(Exercise objective):
Stop after the line containing "const MERGE_DISTANCE = 1e-5;": print each line exactly from the first line of the listing up to that point.

(Data shown):
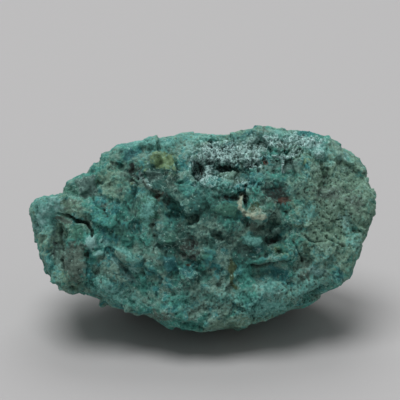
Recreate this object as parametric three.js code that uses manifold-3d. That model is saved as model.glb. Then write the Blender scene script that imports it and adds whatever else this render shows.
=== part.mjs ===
// A chrysocolla specimen: one natural lump of blue-green copper silicate rock, about the size of a fist.
// It has a broad broken display face, a rounded right end, a lower stepped left end and a crusty top,
// and it rests on a small flat that is worn on its underside.
//
// Units are millimetres. +Z is up, +X runs along the stone to the right, and the display face looks
// towards -Y and a little upwards. The origin is under the middle of the stone, on what it rests on.

import * as THREE from "three";
import { mergeVertices } from "three/addons/utils/BufferGeometryUtils.js";
import { ImprovedNoise } from "three/addons/math/ImprovedNoise.js";
import Module from "manifold-3d";

// Driving dimensions
const LENGTH = 100; // end to end
const FACE_LEAN = 22; // degrees that the display face leans back from upright
const FRONT_BULGE = 27; // from the heart of the stone to the front of the display face
const BACK_BULGE = 37; // from the heart to the back
const BLOCKINESS = 0.7; // 1 is an ellipsoid, and less is a boxier stone
const REST_DEPTH = 29.6; // from the heart down to the worn flat
const SPHERE_DETAIL = 18; // edge divisions of the starting icosahedron
const EDGE_ROUNDING = 0.8; // how far a fracture edge is rounded off
const MERGE_DISTANCE = 1e-5; // points closer than this are one, on the starting sphere

// The stone's outline square-on to the display face, clockwise from the top left corner of the lower
// left end, as [across, up] from the heart.
const OUTLINE_LENGTH = 100.3; // as drawn, before the fractures and the roughness
const OUTLINE = [
  // the stepped slope of the left shoulder
  [-49.5, 8], [-46, 9], [-40, 11], [-39.5, 13], [-36, 15], [-33, 15.5], [-32.5, 18],
  [-30, 20], [-29.5, 22], [-25, 25],
  // the crest
  [-20, 25.5], [-12.5, 26], [-6.5, 27.5], [8, 27.5], [12.5, 29], [17, 30.5], [21, 28.5],
  [25, 29], [29, 28.5], [34, 27.5],
  // the rounded right end
  [38.5, 25.5], [42, 23.5], [45.5, 21], [48, 17], [49, 13.5], [50, 8.5], [49.5, 4], [46.5, -3],
  [45.5, -7.5], [44, -12], [41.5, -15.5],
  // the underside, right to left
  [38, -16.5], [34, -19], [30.5, -22], [25.5, -23.5], [19.5, -25], [14.5, -27], [10, -29],
  [6.5, -29.5], [-3.5, -29], [-9.5, -28], [-12.5, -26.5], [-16.5, -24], [-26, -22.5], [-32, -19.5],
  [-36.5, -19], [-40, -18],
  // the left end
  [-44.5, -14.5], [-46.5, -9], [-48.5, -4.5], [-50, 0.5], [-50, 4],
];

// The large fracture faces. Each is a plane: the way it faces, as [across, up, out] square-on to the
// display face, and its distance from the heart.
const FRACTURES = [
  { name: "crusty top", faces: [0.02, 0.56, 0.83], reach: 22.6 },
  { name: "upper right shoulder", faces: [0.4, 0.46, 0.79], reach: 30.8 },
  { name: "right end", faces: [0.8, 0.06, 0.6], reach: 43.5 },
  { name: "right cheek", faces: [0.3, 0.02, 0.95], reach: 25.0 },
  { name: "middle of the face", faces: [-0.06, 0.01, 1], reach: 21.2 },
  { name: "left shoulder", faces: [-0.4, 0.5, 0.77], reach: 27.6 },
  { name: "left cheek", faces: [-0.28, 0.1, 0.95], reach: 24.8 },
  { name: "left end", faces: [-0.86, -0.02, 0.52], reach: 44.0 },
  { name: "lower left", faces: [-0.22, -0.18, 0.96], reach: 24.0 },
  { name: "chin", faces: [0.02, -0.12, 0.99], reach: 21.0 },
  { name: "lower right", faces: [0.24, -0.14, 0.96], reach: 24.6 },
  { name: "under the left", faces: [-0.5, -0.86, 0.12], reach: 34.0 },
  { name: "under the chin", faces: [0.02, -0.99, 0.12], reach: 29.8 },
  { name: "under the right", faces: [0.5, -0.86, 0.12], reach: 35.0 },
  { name: "back of the crest", faces: [-0.12, 0.78, -0.61], reach: 27.5 },
  { name: "upper right back", faces: [0.55, 0.48, -0.68], reach: 37.0 },
  { name: "right back", faces: [0.72, -0.22, -0.66], reach: 42.5 },
  { name: "back", faces: [0.1, 0.08, -0.99], reach: 31.5 },
  { name: "left back", faces: [-0.6, 0.22, -0.77], reach: 37.5 },
  { name: "lower left back", faces: [-0.62, -0.5, -0.6], reach: 38.0 },
  { name: "lower back", faces: [0.16, -0.5, -0.85], reach: 33.5 },
];

// Broad swellings and hollows between the fractures: which side they are on, where, as [across, up]
// square-on to the display face, how far they reach and how much they lift the surface.
const DISPLAY_SIDE = 1;
const BACK_SIDE = -1;
const SWELLINGS = [
  { name: "slab over the left crack", side: DISPLAY_SIDE, at: [-36, 5], reach: 7, lift: 1.4 },
  { name: "lump under the left crack", side: DISPLAY_SIDE, at: [-30.5, -7], reach: 6, lift: 2.0 },
  { name: "recess in the left end", side: DISPLAY_SIDE, at: [-38, -6], reach: 4.5, lift: -2.4 },
  { name: "left rim", side: DISPLAY_SIDE, at: [-45, -4], reach: 4, lift: 1.0 },
  { name: "notch left of the lime vein", side: DISPLAY_SIDE, at: [-20.5, 15], reach: 4, lift: -1.6 },
  { name: "lime knob", side: DISPLAY_SIDE, at: [-12.5, 20], reach: 5, lift: 1.2 },
  { name: "hollow below the lime knob", side: DISPLAY_SIDE, at: [-13, 10.5], reach: 5, lift: -1.6 },
  { name: "diagonal groove, upper end", side: DISPLAY_SIDE, at: [-10, 4], reach: 4.5, lift: -1.4 },
  { name: "diagonal groove, lower end", side: DISPLAY_SIDE, at: [-5, -3], reach: 4.5, lift: -1.0 },
  { name: "three-sided facet", side: DISPLAY_SIDE, at: [-17, 2], reach: 5, lift: 1.2 },
  { name: "crust hollows", side: DISPLAY_SIDE, at: [4, 17], reach: 5, lift: -1.8 },
  { name: "brow under the crust", side: DISPLAY_SIDE, at: [6, 12], reach: 4, lift: 1.2 },
  { name: "cream flake", side: DISPLAY_SIDE, at: [14, 4.5], reach: 3.5, lift: 1.4 },
  { name: "rusty hollow", side: DISPLAY_SIDE, at: [24, 8], reach: 5, lift: -1.8 },
  { name: "pocket in the right of the face", side: DISPLAY_SIDE, at: [19, -3], reach: 5, lift: -2.6 },
  { name: "shelf below the pocket", side: DISPLAY_SIDE, at: [20, -8.5], reach: 4.5, lift: 1.4 },
  { name: "hollow under the shelf", side: DISPLAY_SIDE, at: [19, -13.5], reach: 5.5, lift: -2.2 },
  { name: "lower right swelling", side: DISPLAY_SIDE, at: [26, -19], reach: 6, lift: 1.2 },
  { name: "right end bulge", side: DISPLAY_SIDE, at: [41, 2], reach: 11, lift: 1.0 },
  { name: "lower left ridge", side: DISPLAY_SIDE, at: [-20, -10], reach: 6, lift: 1.3 },
  { name: "lower left groove", side: DISPLAY_SIDE, at: [-18, -16], reach: 4.5, lift: -1.4 },
  { name: "middle swelling", side: DISPLAY_SIDE, at: [2, -8], reach: 7, lift: 1.0 },
  { name: "back hollow", side: BACK_SIDE, at: [-14, 3], reach: 12, lift: -2.8 },
  { name: "upper back swelling", side: BACK_SIDE, at: [-24, 10], reach: 8, lift: 1.6 },
  { name: "back ridge", side: BACK_SIDE, at: [16, -4], reach: 11, lift: 2.2 },
  { name: "back chip", side: BACK_SIDE, at: [30, 12], reach: 7, lift: -2.2 },
];

// Roughness of the broken surface: each layer has a grain size and a height.
const ROUGHNESS = [
  { grain: 19, height: 1.9 },
  { grain: 9, height: 1.2 },
  { grain: 4.6, height: 0.7 },
];
const NOISE_START = new THREE.Vector3(7.3, 2.1, 5.7); // picks one stone out of many alike
const OUTLINE_ROUGHNESS = 0.25; // share of the roughness that is left at the outline itself
const FULL_ROUGHNESS_FROM = 0.5; // how far a direction turns from the outline before it is full

// Each outline point as an angle round the heart and a distance from it, in order of angle.
function outlineByAngle() {
  const size = LENGTH / OUTLINE_LENGTH;
  return OUTLINE.map(([across, up]) => ({
    angle: Math.atan2(up, across),
    point: new THREE.Vector2(across, up).multiplyScalar(size),
  })).sort((a, b) => a.angle - b.angle);
}

// Distance from the heart to the outline, in the direction of an angle.
function outlineReach(outline, angle) {
  const next = Math.max(0, outline.findIndex((corner) => corner.angle > angle));
  const after = outline[next].point;
  const before = outline.at(next - 1).point;
  const side = after.clone().sub(before);
  const ray = new THREE.Vector2(Math.cos(angle), Math.sin(angle));
  return before.cross(side) / ray.cross(side);
}

// The outline blown up into a closed blocky body: a unit direction gives a point on it.
function inflate(direction, outline) {
  const flat = Math.hypot(direction.x, direction.y);
  const reach = outlineReach(outline, Math.atan2(direction.y, direction.x));
  const share = flat === 0 ? 0 : (reach * flat ** BLOCKINESS) / flat;
  const bulge = direction.z > 0 ? FRONT_BULGE : BACK_BULGE;
  const depth = Math.sign(direction.z) * bulge * Math.abs(direction.z) ** BLOCKINESS;
  return new THREE.Vector3(direction.x * share, direction.y * share, depth);
}

// Brings a point in to each fracture face that it stands outside of, rounding the edge a little.
function fracture(point) {
  for (const { faces, reach } of FRACTURES) {
    const normal = new THREE.Vector3(...faces).normalize();
    const excess = point.dot(normal) - reach;
    const cut = (excess + Math.hypot(excess, EDGE_ROUNDING)) / 2;
    point.addScaledVector(normal, -cut);
  }
  return point;
}

// Lifts or sinks a point by the swellings of its side.
function swell(point, outward) {
  for (const { side, at, reach, lift } of SWELLINGS) {
    if (Math.sign(outward.z) !== side) continue;
    const away = Math.hypot(point.x - at[0], point.y - at[1]) / reach;
    point.addScaledVector(outward, lift * Math.abs(outward.z) * Math.exp(-away * away));
  }
  return point;
}

const noise = new ImprovedNoise();

function roughen(point, outward, amount) {
  const lift = ROUGHNESS.reduce((sum, { grain, height }) => {
    const { x, y, z } = point.clone().divideScalar(grain).add(NOISE_START);
    return sum + height * noise.noise(x, y, z);
  }, 0);
  return point.addScaledVector(outward, amount * lift);
}

// The lump as a closed mesh, still square-on to its display face and centred on its heart.
function lump() {
  const outline = outlineByAngle();
  const geometry = new THREE.IcosahedronGeometry(1, SPHERE_DETAIL);
  geometry.deleteAttribute("normal");
  geometry.deleteAttribute("uv");
  const merged = mergeVertices(geometry, MERGE_DISTANCE);
  const position = merged.getAttribute("position");
  for (let i = 0; i < position.count; i++) {
    const direction = new THREE.Vector3().fromBufferAttribute(position, i).normalize();
    const point = fracture(inflate(direction, outline));
    const outward = point.clone().normalize();
    const off = THREE.MathUtils.smoothstep(Math.abs(direction.z), 0, FULL_ROUGHNESS_FROM);
    roughen(swell(point, outward), outward, THREE.MathUtils.lerp(OUTLINE_ROUGHNESS, 1, off));
    position.setXYZ(i, point.x, point.y, point.z);
  }
  return merged;
}

// Turns the lump from square-on to how it lies: x across, y into the distance, z up.
function lieDown(geometry) {
  const outToFront = new THREE.Matrix4().makeRotationX(Math.PI / 2);
  const lean = new THREE.Matrix4().makeRotationX(THREE.MathUtils.degToRad(-FACE_LEAN));
  return geometry.applyMatrix4(lean.multiply(outToFront));
}

function toSolid(wasm, geometry) {
  const mesh = new wasm.Mesh({
    numProp: 3,
    vertProperties: geometry.getAttribute("position").array,
    triVerts: new Uint32Array(geometry.index.array),
  });
  return new wasm.Manifold(mesh);
}

function toGeometry(solid) {
  const { vertProperties, triVerts } = solid.getMesh();
  const geometry = new THREE.BufferGeometry();
  geometry.setAttribute("position", new THREE.BufferAttribute(vertProperties, 3));
  geometry.setIndex(new THREE.BufferAttribute(triVerts, 1));
  return geometry;
}

// Cuts the worn flat: everything lower than REST_DEPTH under the heart is taken off.
function wearFlat(wasm, geometry) {
  const slab = new THREE.BoxGeometry(2 * LENGTH, 2 * LENGTH, LENGTH);
  slab.translate(0, 0, -REST_DEPTH - LENGTH / 2);
  slab.deleteAttribute("normal");
  slab.deleteAttribute("uv");
  return toGeometry(toSolid(wasm, geometry).subtract(toSolid(wasm, mergeVertices(slab))));
}

// Moves the stone so that the origin is under the middle of its box.
function standOnOrigin(geometry) {
  geometry.computeBoundingBox();
  const { min, max } = geometry.boundingBox;
  return geometry.translate(-(min.x + max.x) / 2, -(min.y + max.y) / 2, -min.z);
}

const wasm = await Module();
wasm.setup();

const stoneGeometry = standOnOrigin(wearFlat(wasm, lieDown(lump())));
stoneGeometry.computeVertexNormals();
const stoneMaterial = new THREE.MeshStandardMaterial({
  color: 0x4f8078,
  roughness: 0.85,
  metalness: 0,
});

const stone = new THREE.Mesh(stoneGeometry, stoneMaterial);
stone.name = "stone";

const specimen = new THREE.Group();
specimen.add(stone);

export default specimen;
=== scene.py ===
"""A chrysocolla specimen: the looks of one natural lump of blue-green copper silicate rock.

The lump is worked square-on to its display face. A place on it is [across, up, out] from the heart
of the stone, in grades: a grade is a hundredth of the stone's length. At the end it is laid back
to how it rests. Markings on the display face are placed as they look from the viewing point.
"""
import math
import random

import bmesh
import bpy
import numpy as np
from mathutils import Matrix, Vector, noise
from mathutils.bvhtree import BVHTree


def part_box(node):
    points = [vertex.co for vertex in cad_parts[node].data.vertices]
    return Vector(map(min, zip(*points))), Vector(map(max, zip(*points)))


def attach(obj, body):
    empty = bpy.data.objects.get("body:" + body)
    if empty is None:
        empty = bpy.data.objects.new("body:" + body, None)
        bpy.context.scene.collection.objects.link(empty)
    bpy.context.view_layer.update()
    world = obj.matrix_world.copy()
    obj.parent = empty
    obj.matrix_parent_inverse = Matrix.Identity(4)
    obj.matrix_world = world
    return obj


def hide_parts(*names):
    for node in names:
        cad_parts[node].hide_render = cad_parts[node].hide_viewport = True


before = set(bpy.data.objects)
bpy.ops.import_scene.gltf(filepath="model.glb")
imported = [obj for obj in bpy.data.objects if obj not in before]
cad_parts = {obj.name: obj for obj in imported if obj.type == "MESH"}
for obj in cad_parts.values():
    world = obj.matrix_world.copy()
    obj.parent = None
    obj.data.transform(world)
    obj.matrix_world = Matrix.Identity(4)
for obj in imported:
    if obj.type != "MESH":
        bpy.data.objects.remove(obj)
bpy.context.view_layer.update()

# ------------ how the stone lies

FACE_LEAN = math.radians(22)  # the display face leans back by this from upright
HEART_SHARE = (0.498, 0.449, 0.502)  # where the heart is in the stone's box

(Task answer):
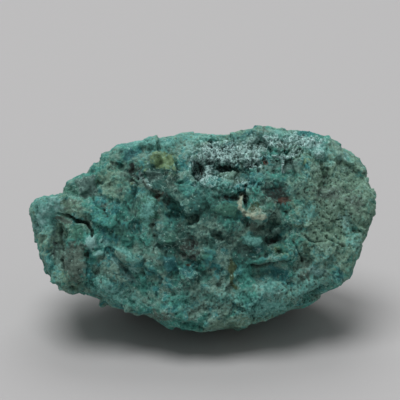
Recreate this object as parametric three.js code that uses manifold-3d. That model is saved as model.glb. Then write the Blender scene script that imports it and adds whatever else this render shows.
=== part.mjs ===
// A chrysocolla specimen: one natural lump of blue-green copper silicate rock, about the size of a fist.
// It has a broad broken display face, a rounded right end, a lower stepped left end and a crusty top,
// and it rests on a small flat that is worn on its underside.
//
// Units are millimetres. +Z is up, +X runs along the stone to the right, and the display face looks
// towards -Y and a little upwards. The origin is under the middle of the stone, on what it rests on.

import * as THREE from "three";
import { mergeVertices } from "three/addons/utils/BufferGeometryUtils.js";
import { ImprovedNoise } from "three/addons/math/ImprovedNoise.js";
import Module from "manifold-3d";

// Driving dimensions
const LENGTH = 100; // end to end
const FACE_LEAN = 22; // degrees that the display face leans back from upright
const FRONT_BULGE = 27; // from the heart of the stone to the front of the display face
const BACK_BULGE = 37; // from the heart to the back
const BLOCKINESS = 0.7; // 1 is an ellipsoid, and less is a boxier stone
const REST_DEPTH = 29.6; // from the heart down to the worn flat
const SPHERE_DETAIL = 18; // edge divisions of the starting icosahedron
const EDGE_ROUNDING = 0.8; // how far a fracture edge is rounded off
const MERGE_DISTANCE = 1e-5; // points closer than this are one, on the starting sphere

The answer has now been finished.